WORK TO DO: The lines to reproduce run from the first one through the line containing "armBands[sideName] = (band, armFrame, curl)". Reproduce them exactly.

DATA PROVIDED:
+---+

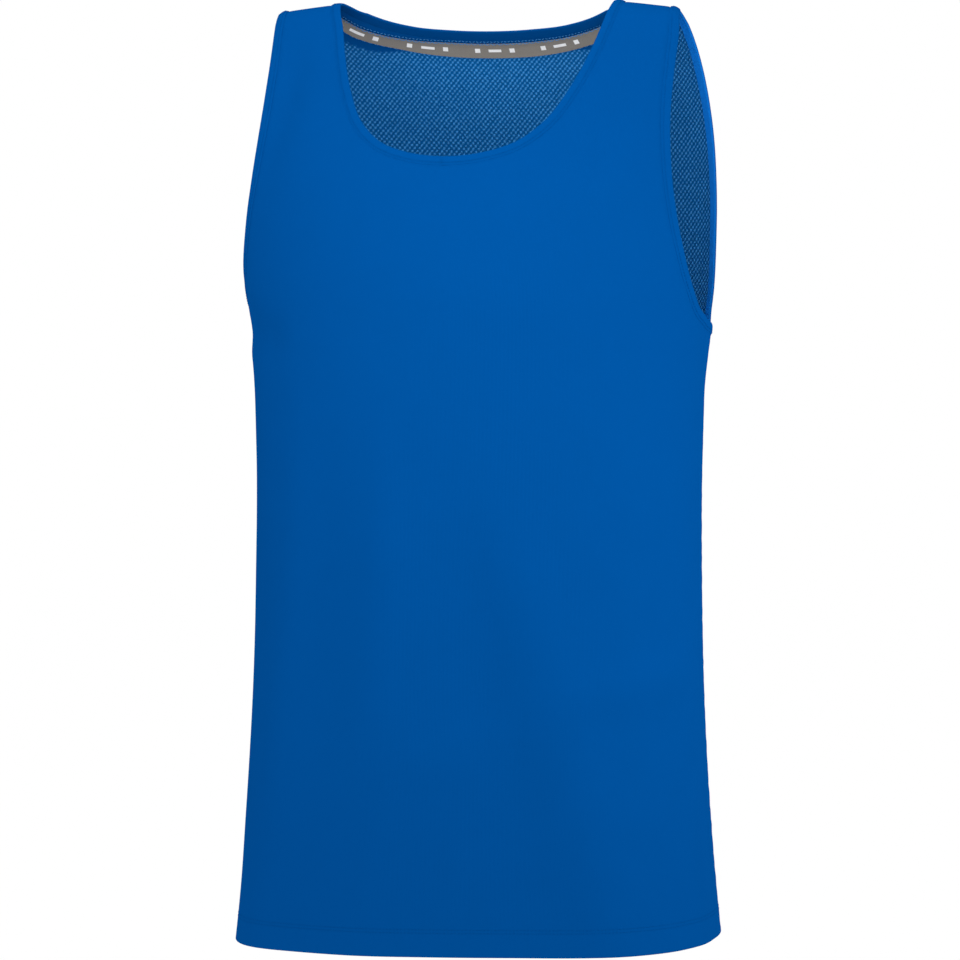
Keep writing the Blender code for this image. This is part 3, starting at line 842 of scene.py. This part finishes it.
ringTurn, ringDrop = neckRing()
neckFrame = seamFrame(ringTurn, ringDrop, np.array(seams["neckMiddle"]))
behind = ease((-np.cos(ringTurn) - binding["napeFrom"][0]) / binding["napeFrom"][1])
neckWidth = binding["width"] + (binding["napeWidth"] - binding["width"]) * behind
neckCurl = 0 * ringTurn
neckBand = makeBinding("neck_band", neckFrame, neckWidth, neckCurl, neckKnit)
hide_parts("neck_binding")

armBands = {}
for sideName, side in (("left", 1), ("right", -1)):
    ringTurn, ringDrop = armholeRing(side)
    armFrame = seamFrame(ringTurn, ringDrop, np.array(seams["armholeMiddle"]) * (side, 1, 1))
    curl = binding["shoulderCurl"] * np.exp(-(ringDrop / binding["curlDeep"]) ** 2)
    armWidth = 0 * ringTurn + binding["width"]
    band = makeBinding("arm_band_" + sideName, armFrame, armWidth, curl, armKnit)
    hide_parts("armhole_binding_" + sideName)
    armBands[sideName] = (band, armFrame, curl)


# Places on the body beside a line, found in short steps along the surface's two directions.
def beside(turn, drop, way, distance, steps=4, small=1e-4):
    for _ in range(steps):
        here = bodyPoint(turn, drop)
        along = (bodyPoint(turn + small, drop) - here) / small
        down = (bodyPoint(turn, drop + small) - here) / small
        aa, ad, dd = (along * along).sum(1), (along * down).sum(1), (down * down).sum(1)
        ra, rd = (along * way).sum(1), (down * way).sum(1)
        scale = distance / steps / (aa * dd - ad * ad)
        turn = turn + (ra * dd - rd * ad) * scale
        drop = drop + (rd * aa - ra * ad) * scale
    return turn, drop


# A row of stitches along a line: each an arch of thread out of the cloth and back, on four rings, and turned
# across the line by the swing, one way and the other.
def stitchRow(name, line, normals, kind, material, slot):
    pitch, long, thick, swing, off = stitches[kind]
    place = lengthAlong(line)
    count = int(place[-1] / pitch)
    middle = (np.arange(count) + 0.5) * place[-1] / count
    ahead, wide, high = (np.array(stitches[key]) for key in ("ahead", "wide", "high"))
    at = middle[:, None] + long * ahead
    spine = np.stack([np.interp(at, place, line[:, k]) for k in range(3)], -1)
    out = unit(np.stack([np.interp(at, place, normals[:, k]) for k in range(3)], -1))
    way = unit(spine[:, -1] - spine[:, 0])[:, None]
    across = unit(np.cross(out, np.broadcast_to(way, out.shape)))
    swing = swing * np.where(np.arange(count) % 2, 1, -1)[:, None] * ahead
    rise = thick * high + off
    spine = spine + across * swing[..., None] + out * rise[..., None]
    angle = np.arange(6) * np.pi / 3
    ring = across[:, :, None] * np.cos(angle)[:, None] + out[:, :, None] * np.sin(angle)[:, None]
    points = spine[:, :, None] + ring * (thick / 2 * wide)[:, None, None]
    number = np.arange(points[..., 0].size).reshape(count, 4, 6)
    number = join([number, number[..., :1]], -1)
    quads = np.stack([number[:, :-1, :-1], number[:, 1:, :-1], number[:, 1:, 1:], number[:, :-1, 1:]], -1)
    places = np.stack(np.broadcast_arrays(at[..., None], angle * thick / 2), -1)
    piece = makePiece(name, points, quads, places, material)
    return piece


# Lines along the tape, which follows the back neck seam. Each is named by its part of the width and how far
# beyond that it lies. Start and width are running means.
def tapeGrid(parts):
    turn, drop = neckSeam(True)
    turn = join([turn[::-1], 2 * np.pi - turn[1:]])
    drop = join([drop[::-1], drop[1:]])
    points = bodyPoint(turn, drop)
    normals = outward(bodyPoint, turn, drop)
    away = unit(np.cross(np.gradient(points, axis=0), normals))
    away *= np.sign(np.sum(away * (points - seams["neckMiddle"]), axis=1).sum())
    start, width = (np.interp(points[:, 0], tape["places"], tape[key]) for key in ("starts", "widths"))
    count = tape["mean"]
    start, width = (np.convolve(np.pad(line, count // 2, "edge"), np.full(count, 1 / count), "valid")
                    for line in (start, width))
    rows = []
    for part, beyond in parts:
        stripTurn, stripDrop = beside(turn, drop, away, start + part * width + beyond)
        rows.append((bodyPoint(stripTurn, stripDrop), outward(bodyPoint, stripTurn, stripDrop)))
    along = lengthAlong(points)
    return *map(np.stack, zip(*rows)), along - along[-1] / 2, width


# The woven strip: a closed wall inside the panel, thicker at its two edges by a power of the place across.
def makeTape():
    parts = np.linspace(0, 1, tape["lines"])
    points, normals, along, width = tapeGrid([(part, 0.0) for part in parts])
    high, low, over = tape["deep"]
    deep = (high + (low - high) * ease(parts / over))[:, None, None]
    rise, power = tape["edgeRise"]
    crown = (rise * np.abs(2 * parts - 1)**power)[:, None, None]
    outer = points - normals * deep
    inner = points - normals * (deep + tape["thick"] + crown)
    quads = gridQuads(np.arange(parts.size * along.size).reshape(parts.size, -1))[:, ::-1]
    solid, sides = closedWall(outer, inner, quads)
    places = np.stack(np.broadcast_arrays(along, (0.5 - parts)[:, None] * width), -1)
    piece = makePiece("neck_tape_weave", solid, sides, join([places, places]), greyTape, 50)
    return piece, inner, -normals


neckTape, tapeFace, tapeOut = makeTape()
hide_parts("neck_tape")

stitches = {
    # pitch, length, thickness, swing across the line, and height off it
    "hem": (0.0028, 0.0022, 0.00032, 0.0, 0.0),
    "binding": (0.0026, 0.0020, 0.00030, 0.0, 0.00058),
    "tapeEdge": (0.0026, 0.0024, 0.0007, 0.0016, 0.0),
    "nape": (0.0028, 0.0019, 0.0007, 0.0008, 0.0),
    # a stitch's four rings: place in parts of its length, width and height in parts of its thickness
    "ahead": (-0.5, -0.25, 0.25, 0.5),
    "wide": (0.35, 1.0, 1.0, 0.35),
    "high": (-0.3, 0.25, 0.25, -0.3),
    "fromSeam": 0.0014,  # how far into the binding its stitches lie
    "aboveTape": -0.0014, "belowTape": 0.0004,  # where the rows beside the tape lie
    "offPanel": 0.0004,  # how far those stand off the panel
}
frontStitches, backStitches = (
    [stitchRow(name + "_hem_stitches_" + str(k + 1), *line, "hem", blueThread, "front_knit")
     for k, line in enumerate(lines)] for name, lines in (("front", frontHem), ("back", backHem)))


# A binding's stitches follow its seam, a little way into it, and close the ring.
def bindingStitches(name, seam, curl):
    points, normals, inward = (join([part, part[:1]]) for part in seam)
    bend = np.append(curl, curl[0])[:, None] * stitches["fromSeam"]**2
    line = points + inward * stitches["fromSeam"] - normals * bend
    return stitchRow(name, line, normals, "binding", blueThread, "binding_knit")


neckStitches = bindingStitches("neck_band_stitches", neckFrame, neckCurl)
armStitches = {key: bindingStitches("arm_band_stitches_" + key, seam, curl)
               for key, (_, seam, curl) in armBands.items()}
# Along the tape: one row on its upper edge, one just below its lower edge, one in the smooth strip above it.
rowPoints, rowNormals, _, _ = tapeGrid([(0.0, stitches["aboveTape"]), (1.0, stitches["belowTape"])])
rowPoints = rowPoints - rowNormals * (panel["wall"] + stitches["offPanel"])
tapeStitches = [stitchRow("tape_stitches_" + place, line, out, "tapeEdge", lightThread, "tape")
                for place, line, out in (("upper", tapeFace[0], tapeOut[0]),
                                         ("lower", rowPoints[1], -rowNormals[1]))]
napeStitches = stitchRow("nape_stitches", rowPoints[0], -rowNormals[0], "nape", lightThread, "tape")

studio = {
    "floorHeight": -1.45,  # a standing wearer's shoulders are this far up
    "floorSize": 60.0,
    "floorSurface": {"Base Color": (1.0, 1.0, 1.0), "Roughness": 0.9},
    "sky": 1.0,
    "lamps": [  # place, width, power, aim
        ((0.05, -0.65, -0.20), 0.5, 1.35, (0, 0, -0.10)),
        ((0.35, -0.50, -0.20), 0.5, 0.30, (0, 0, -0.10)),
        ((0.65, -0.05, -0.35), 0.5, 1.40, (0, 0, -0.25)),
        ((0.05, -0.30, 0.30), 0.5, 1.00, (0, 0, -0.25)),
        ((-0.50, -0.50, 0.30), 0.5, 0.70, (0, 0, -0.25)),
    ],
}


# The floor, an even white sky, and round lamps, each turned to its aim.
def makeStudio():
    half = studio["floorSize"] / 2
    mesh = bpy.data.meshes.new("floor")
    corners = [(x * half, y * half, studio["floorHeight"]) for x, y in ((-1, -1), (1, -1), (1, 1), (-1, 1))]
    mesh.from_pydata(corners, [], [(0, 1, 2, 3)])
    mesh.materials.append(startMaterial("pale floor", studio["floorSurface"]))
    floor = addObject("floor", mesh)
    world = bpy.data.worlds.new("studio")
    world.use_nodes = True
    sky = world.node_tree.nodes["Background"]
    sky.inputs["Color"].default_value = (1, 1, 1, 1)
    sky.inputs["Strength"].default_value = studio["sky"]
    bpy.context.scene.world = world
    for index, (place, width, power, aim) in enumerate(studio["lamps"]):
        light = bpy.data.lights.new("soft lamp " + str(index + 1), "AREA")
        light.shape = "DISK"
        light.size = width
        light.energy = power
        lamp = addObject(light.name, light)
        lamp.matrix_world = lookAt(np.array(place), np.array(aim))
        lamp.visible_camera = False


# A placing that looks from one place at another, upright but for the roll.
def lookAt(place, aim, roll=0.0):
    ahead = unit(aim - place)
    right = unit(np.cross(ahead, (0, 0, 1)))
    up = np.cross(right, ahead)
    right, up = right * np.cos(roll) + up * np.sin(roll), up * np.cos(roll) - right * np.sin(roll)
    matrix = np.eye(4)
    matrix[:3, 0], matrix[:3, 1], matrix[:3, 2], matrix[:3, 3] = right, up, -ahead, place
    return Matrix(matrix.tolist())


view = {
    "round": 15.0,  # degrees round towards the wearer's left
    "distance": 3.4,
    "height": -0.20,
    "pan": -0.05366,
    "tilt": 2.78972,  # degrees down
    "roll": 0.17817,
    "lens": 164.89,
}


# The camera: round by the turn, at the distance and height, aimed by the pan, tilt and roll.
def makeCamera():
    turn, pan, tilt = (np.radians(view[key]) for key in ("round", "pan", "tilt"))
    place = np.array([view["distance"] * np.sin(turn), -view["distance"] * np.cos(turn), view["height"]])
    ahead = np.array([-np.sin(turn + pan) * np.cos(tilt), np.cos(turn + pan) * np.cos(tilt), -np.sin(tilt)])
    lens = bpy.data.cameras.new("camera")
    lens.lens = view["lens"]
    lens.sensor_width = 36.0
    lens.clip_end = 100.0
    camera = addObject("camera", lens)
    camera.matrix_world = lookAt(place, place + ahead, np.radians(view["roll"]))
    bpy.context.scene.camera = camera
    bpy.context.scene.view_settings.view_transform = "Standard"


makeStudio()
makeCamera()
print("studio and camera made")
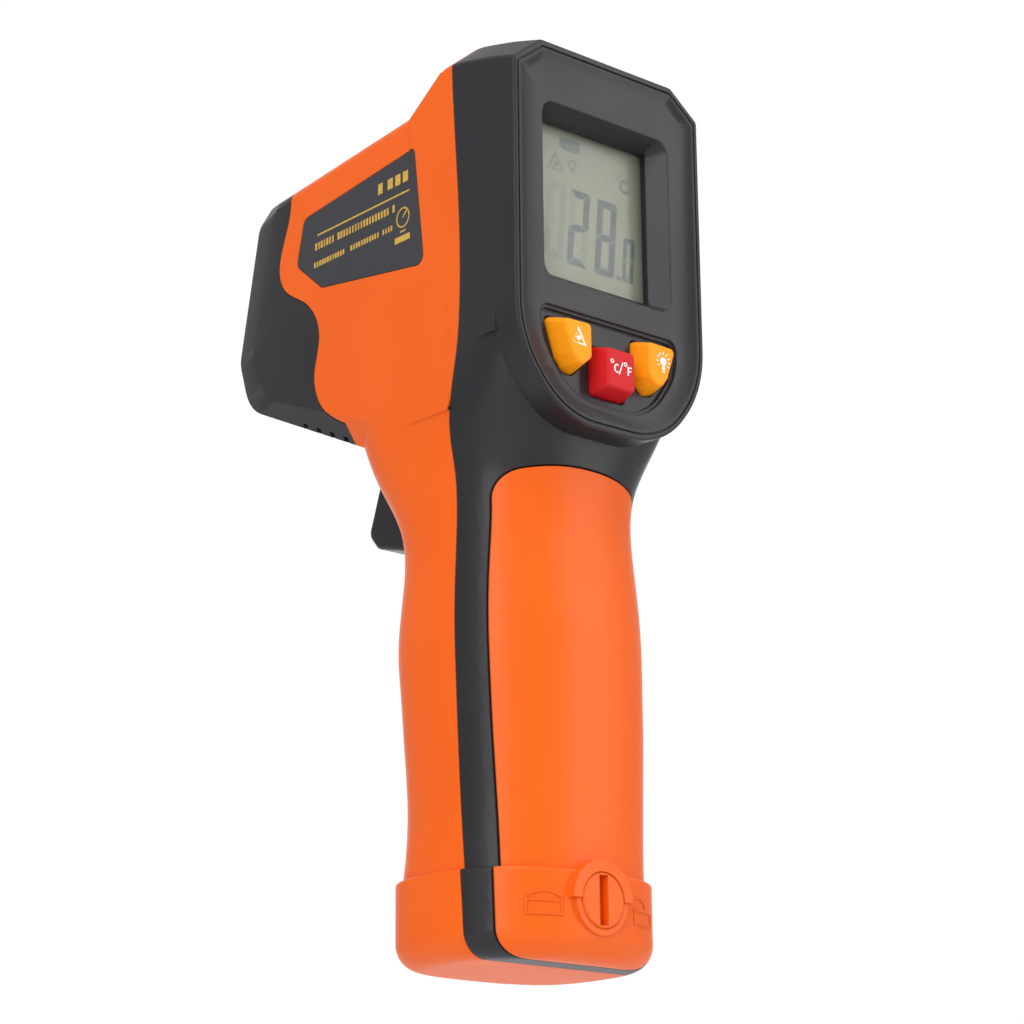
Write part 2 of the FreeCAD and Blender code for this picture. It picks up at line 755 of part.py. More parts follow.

+---+

RESPONSE:
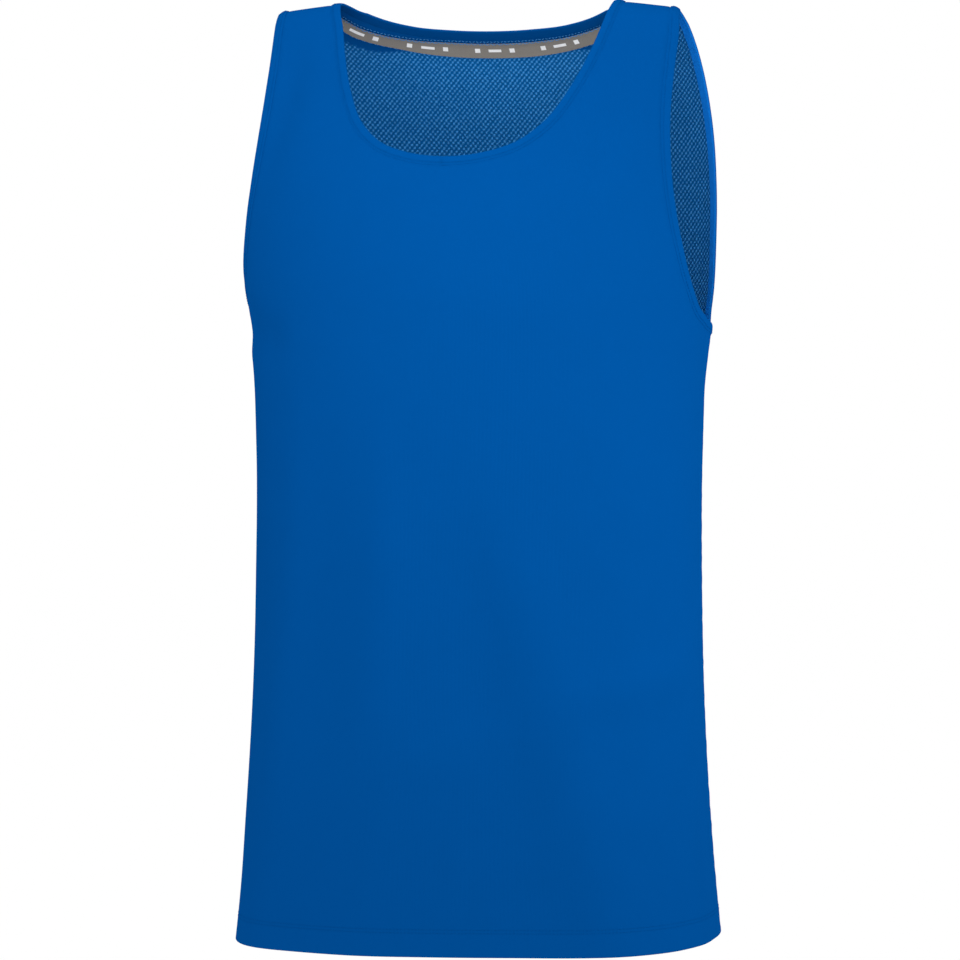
Keep writing the Blender code for this image. This is part 3, starting at line 842 of scene.py. This part finishes it.
ringTurn, ringDrop = neckRing()
neckFrame = seamFrame(ringTurn, ringDrop, np.array(seams["neckMiddle"]))
behind = ease((-np.cos(ringTurn) - binding["napeFrom"][0]) / binding["napeFrom"][1])
neckWidth = binding["width"] + (binding["napeWidth"] - binding["width"]) * behind
neckCurl = 0 * ringTurn
neckBand = makeBinding("neck_band", neckFrame, neckWidth, neckCurl, neckKnit)
hide_parts("neck_binding")

armBands = {}
for sideName, side in (("left", 1), ("right", -1)):
    ringTurn, ringDrop = armholeRing(side)
    armFrame = seamFrame(ringTurn, ringDrop, np.array(seams["armholeMiddle"]) * (side, 1, 1))
    curl = binding["shoulderCurl"] * np.exp(-(ringDrop / binding["curlDeep"]) ** 2)
    armWidth = 0 * ringTurn + binding["width"]
    band = makeBinding("arm_band_" + sideName, armFrame, armWidth, curl, armKnit)
    hide_parts("armhole_binding_" + sideName)
    armBands[sideName] = (band, armFrame, curl)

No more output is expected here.